AVAILABLE DATA.
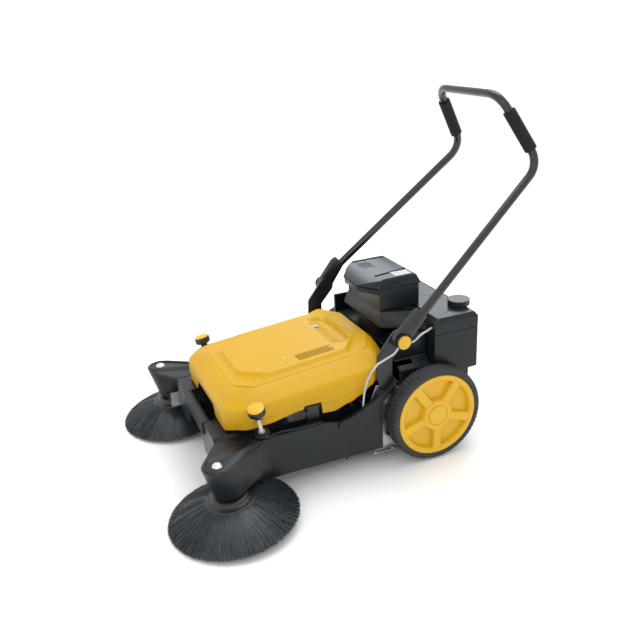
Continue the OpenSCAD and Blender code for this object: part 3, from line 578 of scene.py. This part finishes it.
* * *
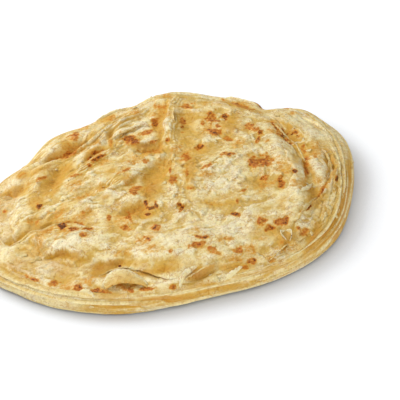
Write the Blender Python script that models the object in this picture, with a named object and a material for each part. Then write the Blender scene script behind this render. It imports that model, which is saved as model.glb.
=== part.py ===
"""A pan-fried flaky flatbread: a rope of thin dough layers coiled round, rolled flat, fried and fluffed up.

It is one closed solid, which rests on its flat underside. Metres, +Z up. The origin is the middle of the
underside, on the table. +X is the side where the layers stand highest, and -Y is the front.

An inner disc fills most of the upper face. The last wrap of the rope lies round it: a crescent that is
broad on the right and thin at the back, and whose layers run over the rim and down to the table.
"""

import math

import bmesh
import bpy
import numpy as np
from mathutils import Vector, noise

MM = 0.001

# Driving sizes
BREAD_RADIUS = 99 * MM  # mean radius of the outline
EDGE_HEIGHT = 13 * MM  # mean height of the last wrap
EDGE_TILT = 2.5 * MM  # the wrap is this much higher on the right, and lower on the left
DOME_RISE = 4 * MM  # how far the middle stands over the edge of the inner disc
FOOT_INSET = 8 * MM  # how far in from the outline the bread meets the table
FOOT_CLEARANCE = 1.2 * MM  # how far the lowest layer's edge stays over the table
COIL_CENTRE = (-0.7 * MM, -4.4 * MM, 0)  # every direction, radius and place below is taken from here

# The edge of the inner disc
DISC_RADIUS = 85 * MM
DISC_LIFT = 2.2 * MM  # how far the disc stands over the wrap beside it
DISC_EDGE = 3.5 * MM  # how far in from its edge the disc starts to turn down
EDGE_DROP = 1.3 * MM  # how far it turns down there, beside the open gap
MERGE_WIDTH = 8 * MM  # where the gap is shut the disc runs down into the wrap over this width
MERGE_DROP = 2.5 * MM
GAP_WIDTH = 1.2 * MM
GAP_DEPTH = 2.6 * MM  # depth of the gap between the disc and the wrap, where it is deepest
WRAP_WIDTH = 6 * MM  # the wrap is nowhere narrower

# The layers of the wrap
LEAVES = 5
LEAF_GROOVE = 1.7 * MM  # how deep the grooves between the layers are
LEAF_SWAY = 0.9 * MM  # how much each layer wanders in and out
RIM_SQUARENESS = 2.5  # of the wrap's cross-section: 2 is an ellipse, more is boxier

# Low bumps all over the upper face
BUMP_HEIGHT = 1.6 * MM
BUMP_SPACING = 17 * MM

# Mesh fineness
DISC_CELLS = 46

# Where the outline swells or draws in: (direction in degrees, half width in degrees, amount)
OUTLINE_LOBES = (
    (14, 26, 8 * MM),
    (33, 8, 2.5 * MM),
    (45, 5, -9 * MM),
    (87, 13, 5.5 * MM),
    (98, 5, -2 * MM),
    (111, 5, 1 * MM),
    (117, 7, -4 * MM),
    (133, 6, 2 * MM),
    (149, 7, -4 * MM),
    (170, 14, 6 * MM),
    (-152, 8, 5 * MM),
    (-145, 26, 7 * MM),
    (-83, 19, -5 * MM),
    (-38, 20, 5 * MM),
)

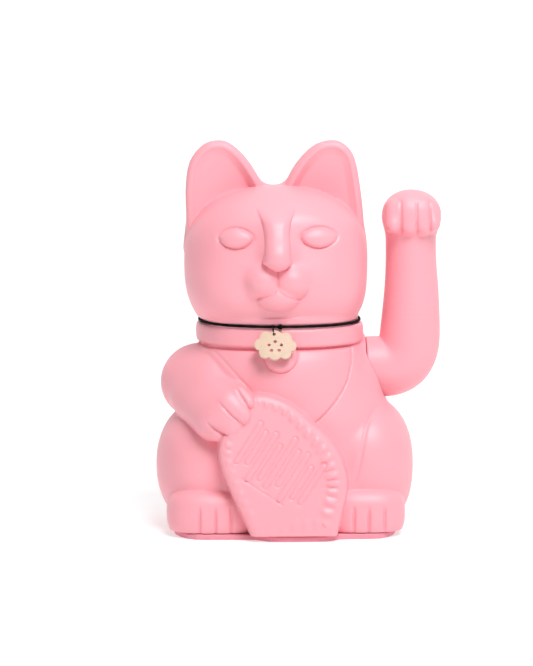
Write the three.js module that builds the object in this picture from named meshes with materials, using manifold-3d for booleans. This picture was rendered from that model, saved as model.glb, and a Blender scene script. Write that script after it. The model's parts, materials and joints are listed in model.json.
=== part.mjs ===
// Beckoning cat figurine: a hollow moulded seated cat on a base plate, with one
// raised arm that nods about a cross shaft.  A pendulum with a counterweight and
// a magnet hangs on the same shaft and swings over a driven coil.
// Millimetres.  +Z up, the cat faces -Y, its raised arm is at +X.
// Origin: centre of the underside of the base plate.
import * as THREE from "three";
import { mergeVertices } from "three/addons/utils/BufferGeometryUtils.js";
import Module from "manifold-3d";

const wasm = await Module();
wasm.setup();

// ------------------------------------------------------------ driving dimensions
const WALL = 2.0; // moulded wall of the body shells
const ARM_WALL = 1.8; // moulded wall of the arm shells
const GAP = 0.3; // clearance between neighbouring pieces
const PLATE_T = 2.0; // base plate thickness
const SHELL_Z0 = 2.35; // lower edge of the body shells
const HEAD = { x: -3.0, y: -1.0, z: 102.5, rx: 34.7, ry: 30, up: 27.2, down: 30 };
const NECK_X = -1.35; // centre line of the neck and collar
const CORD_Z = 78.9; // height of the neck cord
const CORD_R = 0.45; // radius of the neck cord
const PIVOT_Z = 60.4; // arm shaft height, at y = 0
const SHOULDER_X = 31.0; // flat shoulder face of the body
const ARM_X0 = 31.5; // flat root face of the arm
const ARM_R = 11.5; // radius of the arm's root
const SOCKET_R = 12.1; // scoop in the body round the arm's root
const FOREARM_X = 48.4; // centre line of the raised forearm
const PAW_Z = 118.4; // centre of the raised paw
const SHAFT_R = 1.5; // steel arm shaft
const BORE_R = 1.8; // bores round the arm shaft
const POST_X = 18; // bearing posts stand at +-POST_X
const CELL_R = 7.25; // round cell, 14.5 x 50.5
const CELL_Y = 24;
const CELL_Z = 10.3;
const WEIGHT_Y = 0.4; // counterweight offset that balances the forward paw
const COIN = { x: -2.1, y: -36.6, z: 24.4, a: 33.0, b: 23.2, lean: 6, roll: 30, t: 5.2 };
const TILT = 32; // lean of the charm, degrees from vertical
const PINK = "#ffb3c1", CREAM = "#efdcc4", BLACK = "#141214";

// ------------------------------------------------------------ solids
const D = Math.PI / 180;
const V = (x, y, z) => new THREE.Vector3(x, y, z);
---
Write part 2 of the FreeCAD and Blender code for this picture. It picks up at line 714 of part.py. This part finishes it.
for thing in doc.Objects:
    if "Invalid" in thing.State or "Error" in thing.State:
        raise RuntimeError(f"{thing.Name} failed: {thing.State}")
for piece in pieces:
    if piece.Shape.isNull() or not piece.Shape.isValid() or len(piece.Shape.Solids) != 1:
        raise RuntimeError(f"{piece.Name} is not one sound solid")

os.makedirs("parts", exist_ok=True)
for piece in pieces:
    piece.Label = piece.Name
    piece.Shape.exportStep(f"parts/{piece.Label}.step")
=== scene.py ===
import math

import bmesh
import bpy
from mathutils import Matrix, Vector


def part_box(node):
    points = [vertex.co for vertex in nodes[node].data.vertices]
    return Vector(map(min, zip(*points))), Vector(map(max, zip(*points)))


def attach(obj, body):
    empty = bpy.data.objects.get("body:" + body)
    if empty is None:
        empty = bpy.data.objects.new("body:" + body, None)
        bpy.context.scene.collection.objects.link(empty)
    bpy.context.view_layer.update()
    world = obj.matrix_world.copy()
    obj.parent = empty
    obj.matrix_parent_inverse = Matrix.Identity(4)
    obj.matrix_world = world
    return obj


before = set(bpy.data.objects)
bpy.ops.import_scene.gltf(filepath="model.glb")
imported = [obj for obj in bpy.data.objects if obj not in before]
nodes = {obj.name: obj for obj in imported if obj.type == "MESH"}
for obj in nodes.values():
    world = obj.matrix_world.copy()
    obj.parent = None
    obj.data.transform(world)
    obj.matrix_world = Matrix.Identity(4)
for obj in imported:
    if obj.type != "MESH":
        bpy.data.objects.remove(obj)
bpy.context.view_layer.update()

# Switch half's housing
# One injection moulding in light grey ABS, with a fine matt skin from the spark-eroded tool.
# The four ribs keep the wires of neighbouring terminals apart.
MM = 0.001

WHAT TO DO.
Only the lines from the one containing "for thing in" to the one containing "before = set(bpy.data.objects)" are to be printed, both ends included, exactly as written.

SOLUTION FOR THIS TASK.
for thing in doc.Objects:
    if "Invalid" in thing.State or "Error" in thing.State:
        raise RuntimeError(f"{thing.Name} failed: {thing.State}")
for piece in pieces:
    if piece.Shape.isNull() or not piece.Shape.isValid() or len(piece.Shape.Solids) != 1:
        raise RuntimeError(f"{piece.Name} is not one sound solid")

os.makedirs("parts", exist_ok=True)
for piece in pieces:
    piece.Label = piece.Name
    piece.Shape.exportStep(f"parts/{piece.Label}.step")
=== scene.py ===
import math

import bmesh
import bpy
from mathutils import Matrix, Vector


def part_box(node):
    points = [vertex.co for vertex in nodes[node].data.vertices]
    return Vector(map(min, zip(*points))), Vector(map(max, zip(*points)))


def attach(obj, body):
    empty = bpy.data.objects.get("body:" + body)
    if empty is None:
        empty = bpy.data.objects.new("body:" + body, None)
        bpy.context.scene.collection.objects.link(empty)
    bpy.context.view_layer.update()
    world = obj.matrix_world.copy()
    obj.parent = empty
    obj.matrix_parent_inverse = Matrix.Identity(4)
    obj.matrix_world = world
    return obj


before = set(bpy.data.objects)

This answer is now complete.